A Century of Failed School Reforms

by Diane Ravitch

Pub Date: Aug. 29th, 2000
ISBN: 0-684-84417-6
Publisher: Simon & Schuster

Former Assistant Secretary of Education Ravitch (The Troubled Crusade, 1983) recounts a dispiriting record of pitched debates and failed reform attempts in the American educational system over the last century.

At the turn of the 20th century, an influx of immigrants and the transition from an agricultural to an industrial economy compelled a reevaluation of school standards, curriculum, and methods. Two opposing approaches arose on how to deal with the situation. Advocates of liberal education, such as Harvard’s Charles W. Eliot, proposed that all students should pursue an academic curriculum. On the other hand, the progressive education movement called for alternatives for non-college-bound students. Inspired by John Dewey, it sought to transform education into both a science and a lever for social reform. But undemanding vocational, industrial, and general programs designed by Dewey’s disciples, Ravitch contends, impaired the prospects of the poor, immigrants, and racial minority groups. An epidemic of educational fads followed—vo-tech schools, IQ testing, child-centered schools, life adjustment, open education, community schools, multiculturalism, the self-esteem movement, even “frontier thinkers” who briefly saw in the Soviet Union an antidote to the competition and striving that underlay both American capitalism and education.
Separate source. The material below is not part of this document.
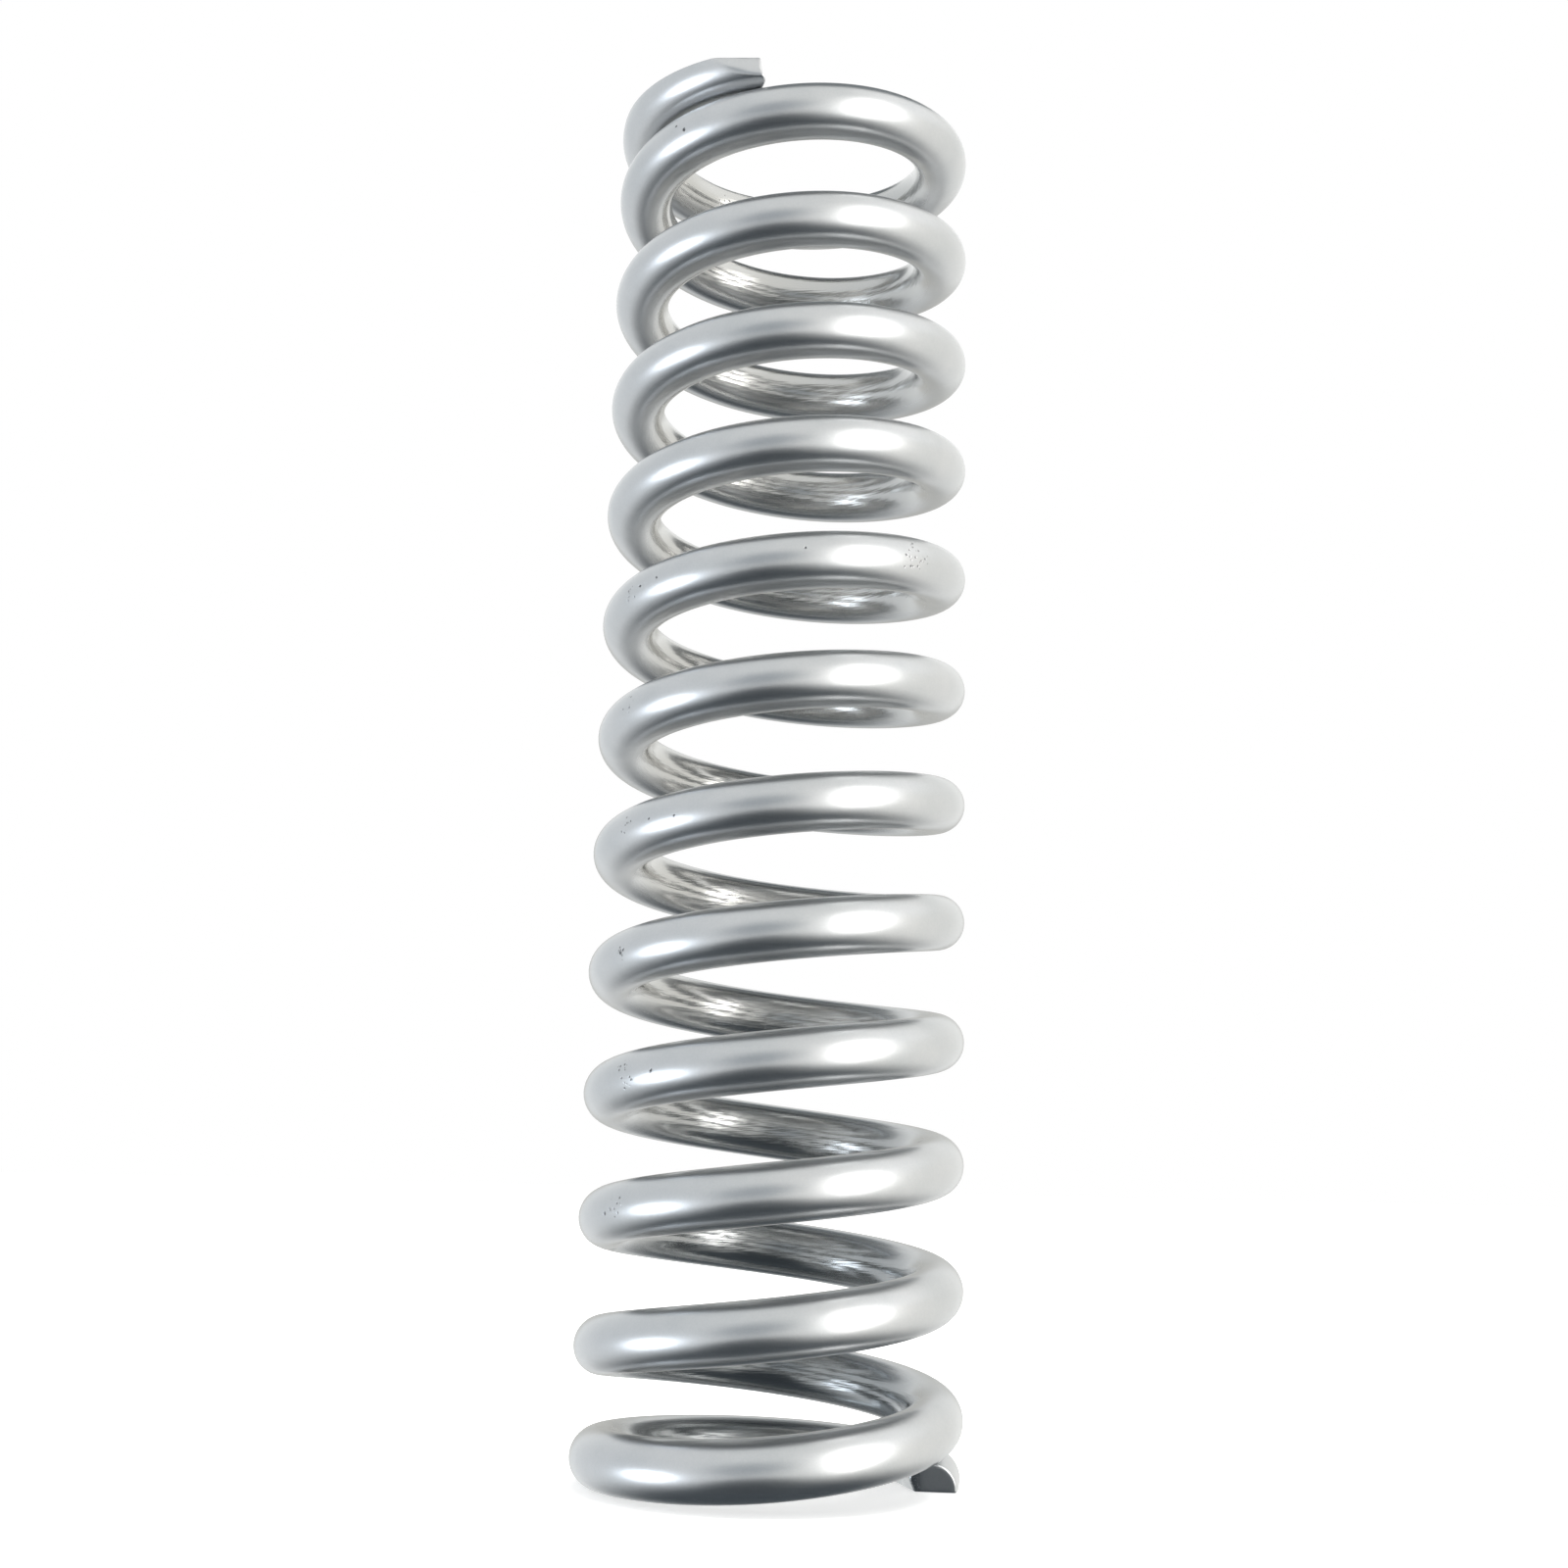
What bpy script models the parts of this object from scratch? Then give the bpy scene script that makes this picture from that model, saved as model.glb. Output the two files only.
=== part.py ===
"""Coilover spring: one length of round spring wire, wound right-handed on a cylinder.

The ends are closed, so that each tip lies on the next coil, and are ground flat and square
to the axis. The spring stands on its lower ground face, with its axis on the Z axis and the
lower tip starting on +X. All sizes are in metres.
"""

import math

import bpy
import bmesh
from mathutils import Matrix, Vector

MM = 0.001

# Driving sizes of the coil
FREE_LENGTH = 254.0 * MM       # between the two ground faces, with no load
BORE = 47.9 * MM               # clear diameter inside the coils
WIRE = 10.1 * MM               # thickness of the round wire, with its coating
TURNS = 12.73                  # from one tip to the other
TIP_GAP = 0.3 * MM             # between each tip and the coil it lies against

# Lower end: the wire is this thick at the tip after grinding, before its taper. It leaves
# the closed winding after so many turns, over an opening stretch of so many turns
LOWER_TIP = 6.4 * MM
LOWER_CLOSED = 0.63
LOWER_OPENING = 0.22

# Upper end
UPPER_TIP = 5.4 * MM
UPPER_CLOSED = 0.57
UPPER_OPENING = 0.42

# The cut faces
TIP_BEVEL = 0.35 * MM          # bevel round each of them
LOWER_CUT_NOD = math.radians(12.0)     # how far the lower one looks down
UPPER_CUT_SKEW = math.radians(9.0)     # how far the upper one is turned from square
UPPER_LIP = 0.9 * MM           # ridge that the cut left standing at its lower outside
LIP_SIDE = math.radians(300.0)         # where the ridge is, round the wire from its outside
LIP_SPREAD = math.radians(30.0)        # from the top of the ridge down to each foot

# The lower tip is thinned by a taper, mostly from above and outside
LOWER_TAPER = 1.6 * MM
LOWER_TAPER_SIDE = math.radians(66.0)  # where it takes the most, up from the outside
LOWER_TAPER_LENGTH = 5.5 * MM

# The corners dressed on the grinder
FACET_TILT = math.radians(25.0)        # of a dressed corner, from upright
UPPER_FACET_DEPTH = 1.6 * MM           # taken off the outside of the upper tip
UPPER_FACET_LEAN = math.radians(10.0)  # between that cut and the wire
UPPER_FACET_EDGE = 1.85 * MM           # from the ground face down to where the cut turns upright
LOWER_FACET_DEPTH = 1.9 * MM           # taken off the inside of the lower tip, at the ground face
LOWER_FACET_LEAN = math.radians(22.0)

# How finely the round forms are drawn
STEPS_PER_TURN = 32
SECTION_SIDES = 12

WIRE_RADIUS = WIRE / 2
COIL_RADIUS = BORE / 2 + WIRE_RADIUS   # from the axis to the centre of the wire
OUTER_RADIUS = BORE / 2 + WIRE
LOWER_TIP_CENTRE = LOWER_TIP - WIRE_RADIUS
UPPER_TIP_CENTRE = FREE_LENGTH - UPPER_TIP + WIRE_RADIUS


def eased(share):
    """Area under a smooth 0 to 1 step, up to the given share of its length."""
    step = min(max(share, 0.0), 1.0)
    return step ** 3 - step ** 4 / 2 + max(share - 1.0, 0.0)


def closed_share(closed, opening, turn):
    """Turns that count as closed winding within the first turns from a tip."""
    return turn - opening * eased((turn - closed) / opening)


def loss_factor(closed, opening):
    """Closed turns of a whole end, for each turn's worth that brings the tip to its coil."""
    return (closed + opening / 2) / closed_share(closed, opening, 1.0)


LOWER_LOSS = loss_factor(LOWER_CLOSED, LOWER_OPENING)
UPPER_LOSS = loss_factor(UPPER_CLOSED, UPPER_OPENING)
CLOSED_RISE = WIRE + TIP_GAP           # of the first turn at each end
PITCH = ((UPPER_TIP_CENTRE - LOWER_TIP_CENTRE - CLOSED_RISE * (LOWER_LOSS + UPPER_LOSS))
         / (TURNS - LOWER_LOSS - UPPER_LOSS))


def lost_height(closed, opening, turn):
    """Height that the closed winding of an end holds back within the given turns."""
    slack = (PITCH - CLOSED_RISE) / closed_share(closed, opening, 1.0)
    return slack * closed_share(closed, opening, turn)


def height(turn):
    """Height of the wire's centre after the given turns from the lower tip."""
    lower = lost_height(LOWER_CLOSED, LOWER_OPENING, turn)
    upper = (lost_height(UPPER_CLOSED, UPPER_OPENING, TURNS)
             - lost_height(UPPER_CLOSED, UPPER_OPENING, TURNS - turn))
    return LOWER_TIP_CENTRE + PITCH * turn - lower - upper


def wire_frame(turn):
    """Centre, outward, along and upward directions of the wire at a turn."""
    angle = math.tau * turn
    nudge = 0.001
    outward = Vector((math.cos(angle), math.sin(angle), 0.0))
    rise = (height(turn + nudge) - height(turn - nudge)) / (2 * nudge)
    sideways = Vector((-math.sin(angle), math.cos(angle), 0.0)) * math.tau * COIL_RADIUS
    along = (sideways + Vector((0.0, 0.0, rise))).normalized()
    centre = outward * COIL_RADIUS + Vector((0.0, 0.0, height(turn)))
    return centre, outward, along, outward.cross(along)


def add_section(bm, turn, inset=0.0, skew=0.0, nod=0.0, lip=0.0):
    """One round section of the wire, made smaller all round by inset.

    skew turns it about its upright direction, and nod leans its top back along the wire.
    lip is the height of a ridge that stands out along the wire.
    """
    centre, outward, along, upward = wire_frame(turn)
    run = turn * math.tau * COIL_RADIUS
    thinning = LOWER_TAPER / 2 * max(1.0 - run / LOWER_TAPER_LENGTH, 0.0)
    centre -= thinning * (outward * math.cos(LOWER_TAPER_SIDE) + upward * math.sin(LOWER_TAPER_SIDE))
    radius = WIRE_RADIUS - thinning - inset
    across = outward + along * math.tan(skew)
    upright = upward - along * math.tan(nod)
    ring = []
    for side in range(SECTION_SIDES):
        angle = math.tau * side / SECTION_SIDES
        ridge = lip * max(1.0 - abs(angle - LIP_SIDE) / LIP_SPREAD, 0.0)
        point = centre + radius * (across * math.cos(angle) + upright * math.sin(angle))
        ring.append(bm.verts.new(point + ridge * along))
    return ring


def add_cut_face(bm, ring):
    """Triangles from the edge of a cut face to its middle."""
    middle = bm.verts.new(sum((vert.co for vert in ring), Vector()) / SECTION_SIDES)
    for side in range(SECTION_SIDES):
        bm.faces.new((ring[side - 1], ring[side], middle))


def wound_wire():
    """The whole wire before grinding, with a bevel round each cut end."""
    bm = bmesh.new()
    bevel_turn = TIP_BEVEL / (math.tau * COIL_RADIUS)
    steps = round(TURNS * STEPS_PER_TURN)
    first, last = bevel_turn, TURNS - bevel_turn
    lower_cut = {"nod": LOWER_CUT_NOD}
    upper_cut = {"skew": UPPER_CUT_SKEW, "lip": UPPER_LIP}
    rings = [add_section(bm, 0.0, TIP_BEVEL, **lower_cut), add_section(bm, first, **lower_cut)]
    for step in range(1, steps):
        rings.append(add_section(bm, first + (last - first) * step / steps))
    rings += [add_section(bm, last, **upper_cut), add_section(bm, TURNS, TIP_BEVEL, **upper_cut)]
    for ring, following in zip(rings, rings[1:]):
        for side in range(SECTION_SIDES):
            after = (side + 1) % SECTION_SIDES
            bm.faces.new((ring[side], ring[after], following[after], following[side]))
    add_cut_face(bm, rings[0])
    add_cut_face(bm, rings[-1])
    bmesh.ops.recalc_face_normals(bm, faces=bm.faces)
    mesh = bpy.data.meshes.new("coil_spring")
    bm.to_mesh(mesh)
    bm.free()
    return mesh


def add_box_cutter(name, low, high, matrix):
    """A cutting block between two corners, given in the block's own directions."""
    bm = bmesh.new()
    size = Vector(high) - Vector(low)
    middle = (Vector(high) + Vector(low)) / 2
    shape = matrix @ Matrix.Translation(middle) @ Matrix.Diagonal(size).to_4x4()
    bmesh.ops.create_cube(bm, size=1.0, matrix=shape)
    bmesh.ops.recalc_face_normals(bm, faces=bm.faces)
    mesh = bpy.data.meshes.new(name)
    bm.to_mesh(mesh)
    bm.free()
    cutter = bpy.data.objects.new(name, mesh)
    cutter.hide_render = True
    cutter.display_type = "WIRE"
    bpy.context.collection.objects.link(cutter)
    return cutter


def add_grinding_cutters():
    """Two blocks that grind the ends flat and square to the axis."""
    reach = OUTER_RADIUS + WIRE
    return [
        add_box_cutter("lower_grind", (-reach, -reach, -WIRE), (reach, reach, 0.0),
                       Matrix.Identity(4)),
        add_box_cutter("upper_grind", (-reach, -reach, 0.0), (reach, reach, WIRE),
                       Matrix.Translation((0.0, 0.0, FREE_LENGTH))),
    ]


def add_facet_cutter(name, point, back, wall, face, lean, tilt, reach):
    """A block that takes a flat facet off one corner of a tip.

    back points along the wire away from the cut end, wall points to the side that is
    dressed, and face points out of the ground face. The facet leans out through the wall
    as it runs back, and faces towards the ground face by tilt.
    """
    run = back * math.cos(lean) + wall * math.sin(lean)
    level = wall * math.cos(lean) - back * math.sin(lean)
    normal = level * math.cos(tilt) + face * math.sin(tilt)
    slope = face * math.cos(tilt) - level * math.sin(tilt)
    matrix = Matrix((run, normal, slope)).transposed().to_4x4()
    matrix.translation = point
    low, high = reach
    return add_box_cutter(name, (-WIRE_RADIUS / 2, 0.0, -low), (WIRE, WIRE_RADIUS, high), matrix)


def add_facet_cutters():
    """The corners of the tips that were dressed by hand after grinding."""
    up = Vector((0.0, 0.0, 1.0))

    centre, outward, along, _ = wire_frame(TURNS)
    back = -Vector((along.x, along.y, 0.0)).normalized()
    edge = outward * (OUTER_RADIUS - UPPER_FACET_DEPTH)
    edge.z = FREE_LENGTH - UPPER_FACET_EDGE
    upright_drop = edge.z - (centre.z - WIRE_RADIUS)
    upper_upright = add_facet_cutter("upper_upright_facet", edge, back, outward, up,
                                     UPPER_FACET_LEAN, 0.0, (upright_drop, WIRE))
    upper_sloped = add_facet_cutter("upper_sloped_facet", edge, back, outward, up,
                                    UPPER_FACET_LEAN, FACET_TILT, (0.0, WIRE))

    _, outward, along, _ = wire_frame(0.0)
    back = Vector((along.x, along.y, 0.0)).normalized()
    corner = outward * (BORE / 2 + LOWER_FACET_DEPTH)
    lower_sloped = add_facet_cutter("lower_sloped_facet", corner, back, -outward, -up,
                                    LOWER_FACET_LEAN, FACET_TILT, (WIRE_RADIUS, WIRE_RADIUS))
    return [upper_upright, upper_sloped, lower_sloped]


def coating():
    """Silver metallic powder coat."""
    material = bpy.data.materials.new("silver_powder_coat")
    material.use_nodes = True
    shader = material.node_tree.nodes["Principled BSDF"]
    shader.inputs["Base Color"].default_value = (0.50, 0.51, 0.52, 1.0)
    shader.inputs["Metallic"].default_value = 0.85
    shader.inputs["Roughness"].default_value = 0.30
    return material


def build():
    """Wind the wire, grind both ends and dress the tips."""
    for old in list(bpy.data.objects):
        bpy.data.objects.remove(old, do_unlink=True)
    mesh = wound_wire()
    mesh.materials.append(coating())
    spring = bpy.data.objects.new("coil_spring", mesh)
    bpy.context.collection.objects.link(spring)
    for cutter in add_grinding_cutters() + add_facet_cutters():
        cut = spring.modifiers.new(cutter.name, "BOOLEAN")
        cut.operation = "DIFFERENCE"
        cut.solver = "EXACT"
        cut.object = cutter
    mesh.shade_smooth()
    mesh.set_sharp_from_angle(angle=math.radians(40.0))


build()
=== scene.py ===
"""Looks of a coilover spring: a fine-meshed wire in silver powder coat, and its photo stage.

The piece is wound from the same sizes as its CAD node and stands in the same frame. All
sizes are in metres and all angles in radians unless a name says otherwise.
"""
import math

import bpy
import numpy as np
from mathutils import Matrix, Vector


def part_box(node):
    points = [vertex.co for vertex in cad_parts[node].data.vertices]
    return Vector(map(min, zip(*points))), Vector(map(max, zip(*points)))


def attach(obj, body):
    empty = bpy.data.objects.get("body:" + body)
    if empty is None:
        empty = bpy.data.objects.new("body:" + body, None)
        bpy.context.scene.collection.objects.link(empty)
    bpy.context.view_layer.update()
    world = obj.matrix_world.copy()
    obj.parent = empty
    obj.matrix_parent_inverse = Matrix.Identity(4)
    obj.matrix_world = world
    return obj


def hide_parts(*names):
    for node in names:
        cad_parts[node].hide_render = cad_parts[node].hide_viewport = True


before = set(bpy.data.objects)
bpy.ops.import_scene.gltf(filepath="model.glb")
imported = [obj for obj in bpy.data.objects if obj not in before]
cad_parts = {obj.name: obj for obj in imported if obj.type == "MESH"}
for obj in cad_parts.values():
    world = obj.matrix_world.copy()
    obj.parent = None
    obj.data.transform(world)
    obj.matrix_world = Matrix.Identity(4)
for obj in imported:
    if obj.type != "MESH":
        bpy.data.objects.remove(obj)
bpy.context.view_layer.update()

bl_info = {
    "name": "Coilover Spring",
    "version": (1, 0, 0),
    "blender": (4, 5, 0),
    "location": "View3D > Sidebar > Coil Spring",
    "description": "Winds, grinds and coats a coilover spring and sets up its photo stage",
    "category": "Object",
}

MM = 0.001
INSIDE_CAD = 0.01 * MM         # the fine mesh keeps this far inside the faceted CAD solid's box
PHOTO_SIDE = 1600              # pixels along each side of the photograph
MIX_A, MIX_B = 6, 7            # colour inputs of a Mix node


def linear(hex_colour):
    """Linear RGBA of an sRGB colour written as #RRGGBB."""
    parts = [int(hex_colour[start:start + 2], 16) / 255 for start in (1, 3, 5)]
    return tuple(part / 12.92 if part <= 0.04045 else ((part + 0.055) / 1.055) ** 2.4
                 for part in parts) + (1.0,)


def add_node(tree, kind, settings=None, inputs=None):
    """Add a node with its settings, and with values or links on its inputs.

    A whole node that is given as an input stands for the first output that it has in use.
    """
    node = tree.nodes.new(kind)
    for name, value in (settings or {}).items():
        setattr(node, name, value)
    for key, value in (inputs or {}).items():
        if isinstance(value, bpy.types.Node):
            value = next(output for output in value.outputs if output.enabled)
        if isinstance(value, bpy.types.NodeSocket):
            tree.links.new(value, node.inputs[key])
        else:
            node.inputs[key].default_value = value
    return node


# Sizes and colours that a user would change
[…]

Only in conclusion does Ravitch acknowledge that progressive education made valuable contributions in emphasizing children’s motivations and understanding. But with impeccable scholarship and withering logic she demonstrates how, under the influence of this movement, schools lost their focus on their primary teaching mission when asked to solve more social problems than they could handle. In perhaps the greatest irony, progressive educators, claiming the mantle of scientific reasoning, pushed theories related to children’s ability to learn that could seldom be proven definitively.

An incisive examination of failed utopian schemes in the classroom.